In Part 1 last week, I covered the essential beliefs that you must have to create a culture of learning in your team. Part 2 will cover specific actions you can take that will create learning opportunities for each individual in your team, thus visibly stimulating a culture of continuous learning and growth.

Each of your team members will define “learning opportunities” differently. For some, it will mean formal training and certifications, for others, promotions, increased responsibility or diversity of on-the-job experience. Great managers focus on the unique development needs and wants of all individuals in their team, picking learning experiences that will benefit the individuals, their team and the organization most.

Following are 8 interventions you can implement to spark a culture of learning in your team:

1. Personal Development Plans

Sit with each of your team members and write out their areas of strength and areas of improvement, in terms of both skills and personal growth (behaviors or mindset). Make sure you celebrate their strengths with them first. Then Identify and mutually agree on the top 2-3 areas to focus improvement efforts on. Make a Personal Development Plan with SMART goals to accomplish this improvement in a given time frame. Follow up with your team members to hold them accountable for these development goals at the end of the decided period.

2. Teaching

Besides clearly communicating your intent and ability to foster a culture of learning, teaching others is also the best way to keep learning yourself. Regularly share your knowledge, skills and experiences with your team members. Also create opportunities for team members to share theirs with one another.

You can do this by scheduling regular learning sessions (30 minutes-1 hour a week is more than enough) where you or your team members teach something relevant that they are good at. This is also a powerful way to recognize the person teaching the session, since it publicly acknowledges and celebrates something they excel in. You may also organize a schedule of external and internal guest speakers who can teach your team about other parts of the organization or other skills/knowledge/inspiration that will benefit them.

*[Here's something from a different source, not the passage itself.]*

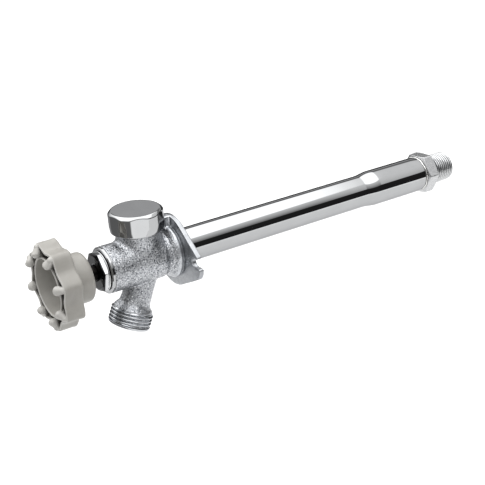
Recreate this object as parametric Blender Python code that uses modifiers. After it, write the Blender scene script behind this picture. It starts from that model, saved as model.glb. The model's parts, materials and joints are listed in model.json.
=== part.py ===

3. Learning Accountability and Rewards

Make learning and development targets a part of your team members’ annual performance goals, and hold them accountable for meeting these during the performance review process. You can also create different rewards or incentives for team members that encourage learning by recognizing individuals who excel as learners (e.g. Learner of the Quarter Award) or have the right mindset and behaviors around learning and growth (e.g. Growth Mindset Champion).

4. Knowledge Provider

Regularly distribute any useful articles, books, videos, reports or other learning material you have read or come across to your team members. A mix of material on professional and personal development will encourage learning most. Ask team members about their interpretation of the material you assign and tell them why you find it useful, inspiring or interesting. What were key lessons they learnt from the material?

5. My Learning

Write an email to your team about any area(s) of your professional life where you once had low ability, but now perform well in. Explain how you were able to learn and grow to make the change. Share any challenges or failures you faced in the process, and what you learnt from them. Use your example to inspire and encourage your team members to learn and improve in areas that are important for their job effectiveness and longer term career growth. Doing this is also a great way to emphasize The Growth Mindset (covered in part 1). In fact, it is an exercise that Dr. Carol Dweck particularly assigns to managers to help them develop and communicate a Growth Mindset to their teams.

6. Stretch Learning Assignments

Give your team members work assignments that will stretch their boundaries and challenge them to learn relevant new skills and behaviors, and improve in areas where they need to develop. It is important to explicitly tell them this when you are assigning them that challenging project that will expand their horizons. You may also want to define SMART learning goals (e.g. develop expert level skills in using MS Excel for data analysis) for the stretch assignment or any other learning opportunity, and then follow up on these with team members to ensure they have accomplished these targets.

7. Learning Wants and Needs Analysis

Ask team members, individually and collectively, what they want to learn that will also help their career goals and aspirations. Also ask them what you can do to further improve the learning opportunities they get to develop themselves. Tell them that their feedback will help you and they together create a more relevant learning experience that benefits them, the team and the organization. Also assess what they need to learn to deliver excellence in their roles from the perspective of team and organizational goals. Give highest priority to the most needed abilities that your team members also want to learn most. You may rank order different learning opportunities by assessing where they stand on this Need-Want matrix. Follow up on this information gathering exercise by referring or assigning team members to training and work experiences that will encourage the learning that they need and want.

8. Learning Opportunities Review

From the courses offered by your company, select the ones that will make a significant impact on the future and current performance of your team members. Also ask your team members to identify external training, events, seminars, conferences and workshops they would like to attend. Recommend (or prescribe) useful learning opportunities that you come across to your team members.

This above is by no means an exhaustive list of things to do. I would love to hear your ideas about any other effective interventions that create learning opportunities and encourage a culture of learning in teams.